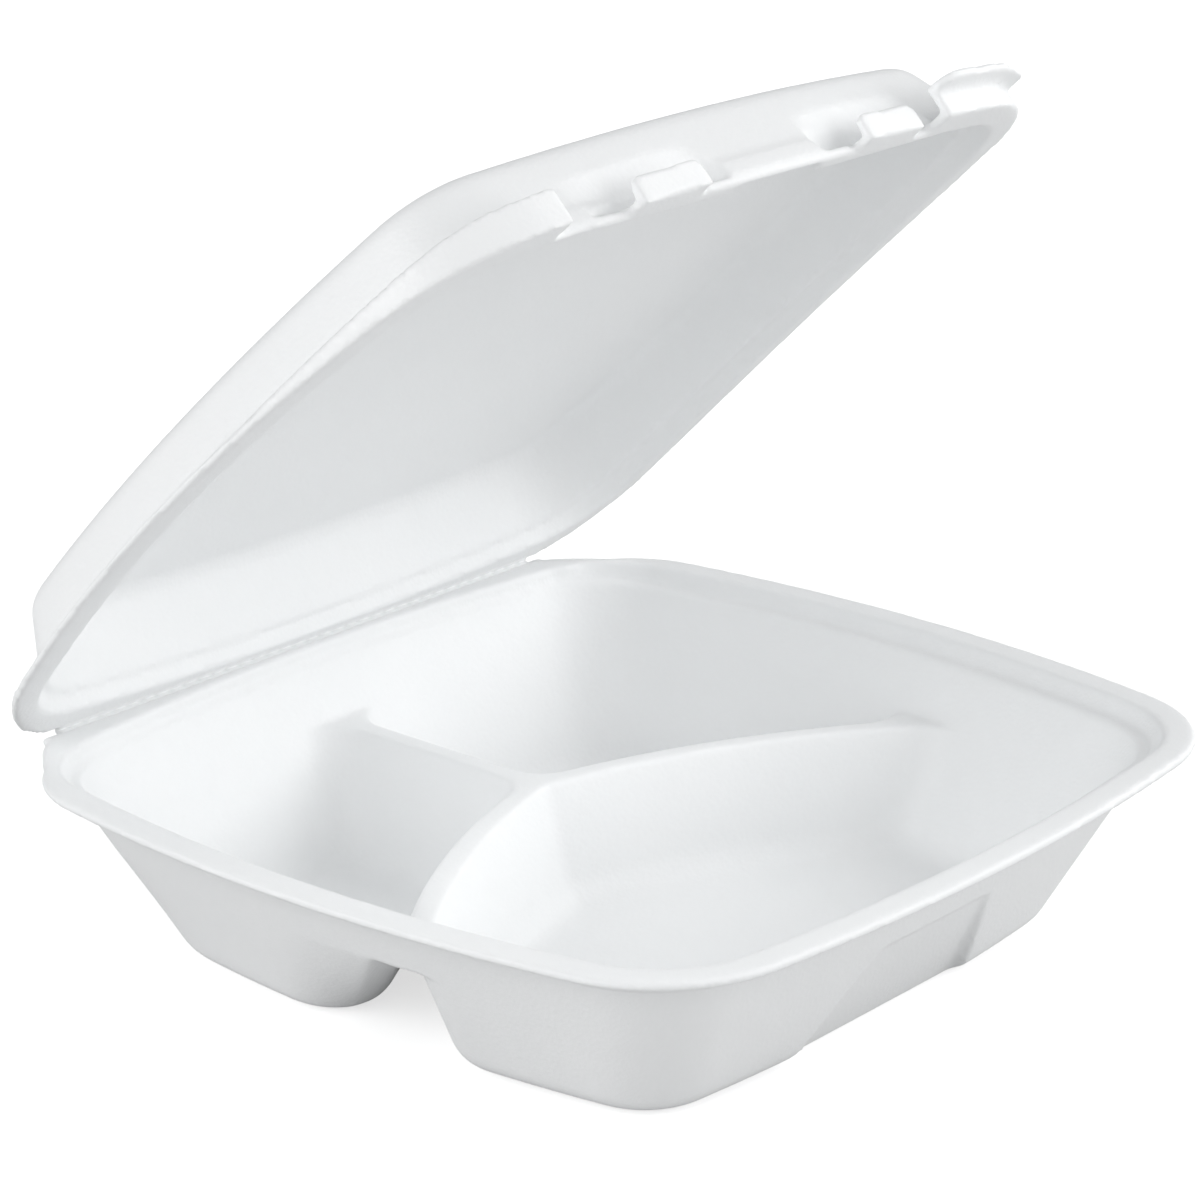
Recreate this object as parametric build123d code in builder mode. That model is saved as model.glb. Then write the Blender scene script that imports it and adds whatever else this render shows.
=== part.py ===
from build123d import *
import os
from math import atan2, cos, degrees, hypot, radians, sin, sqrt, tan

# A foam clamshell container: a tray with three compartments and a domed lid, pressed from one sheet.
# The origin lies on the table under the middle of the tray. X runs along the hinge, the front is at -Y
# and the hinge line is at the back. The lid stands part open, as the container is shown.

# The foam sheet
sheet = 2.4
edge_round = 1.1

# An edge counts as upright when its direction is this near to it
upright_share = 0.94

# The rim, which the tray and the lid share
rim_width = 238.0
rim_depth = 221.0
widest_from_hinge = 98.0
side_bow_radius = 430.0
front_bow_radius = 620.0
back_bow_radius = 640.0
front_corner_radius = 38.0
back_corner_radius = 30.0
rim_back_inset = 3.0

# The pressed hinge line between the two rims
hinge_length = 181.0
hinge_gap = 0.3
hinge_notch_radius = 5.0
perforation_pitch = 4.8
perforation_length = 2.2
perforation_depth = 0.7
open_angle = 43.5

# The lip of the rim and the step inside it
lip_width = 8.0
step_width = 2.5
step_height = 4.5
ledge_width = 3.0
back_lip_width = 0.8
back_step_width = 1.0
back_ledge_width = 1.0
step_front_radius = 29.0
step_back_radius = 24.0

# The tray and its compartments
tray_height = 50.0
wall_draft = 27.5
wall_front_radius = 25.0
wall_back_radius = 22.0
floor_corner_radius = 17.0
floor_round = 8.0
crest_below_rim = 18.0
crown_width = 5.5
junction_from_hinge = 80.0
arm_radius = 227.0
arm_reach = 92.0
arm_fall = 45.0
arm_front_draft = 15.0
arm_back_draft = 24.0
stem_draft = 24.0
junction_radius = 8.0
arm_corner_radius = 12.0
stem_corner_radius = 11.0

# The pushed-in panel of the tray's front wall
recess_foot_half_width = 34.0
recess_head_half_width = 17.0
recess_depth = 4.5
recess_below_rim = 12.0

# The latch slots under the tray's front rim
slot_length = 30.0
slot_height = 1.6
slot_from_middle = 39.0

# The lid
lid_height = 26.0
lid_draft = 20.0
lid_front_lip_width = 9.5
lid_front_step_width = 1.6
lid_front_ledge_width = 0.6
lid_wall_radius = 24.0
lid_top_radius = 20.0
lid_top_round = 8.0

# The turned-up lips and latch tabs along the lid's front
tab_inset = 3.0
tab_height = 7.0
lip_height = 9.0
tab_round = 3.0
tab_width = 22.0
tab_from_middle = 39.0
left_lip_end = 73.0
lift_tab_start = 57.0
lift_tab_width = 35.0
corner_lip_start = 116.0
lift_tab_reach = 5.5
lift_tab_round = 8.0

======

§ **Short problem**: Output exactly the leading lines of the data, up to and including the line marked by "from math import".

§ **Worked answer**:
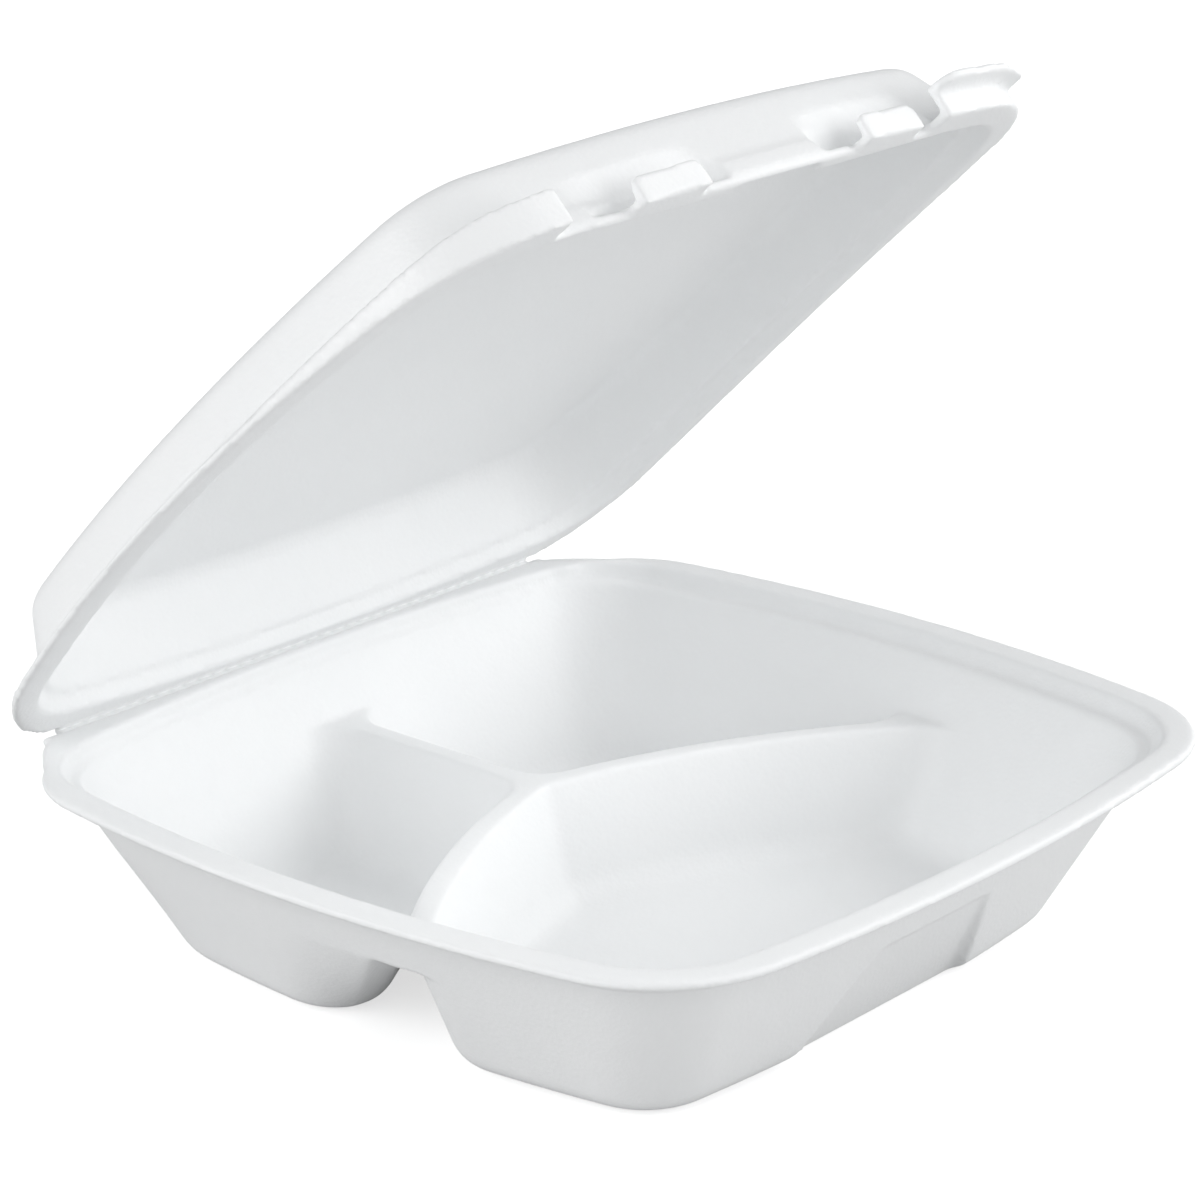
Recreate this object as parametric build123d code in builder mode. That model is saved as model.glb. Then write the Blender scene script that imports it and adds whatever else this render shows.
=== part.py ===
from build123d import *
import os
from math import atan2, cos, degrees, hypot, radians, sin, sqrt, tan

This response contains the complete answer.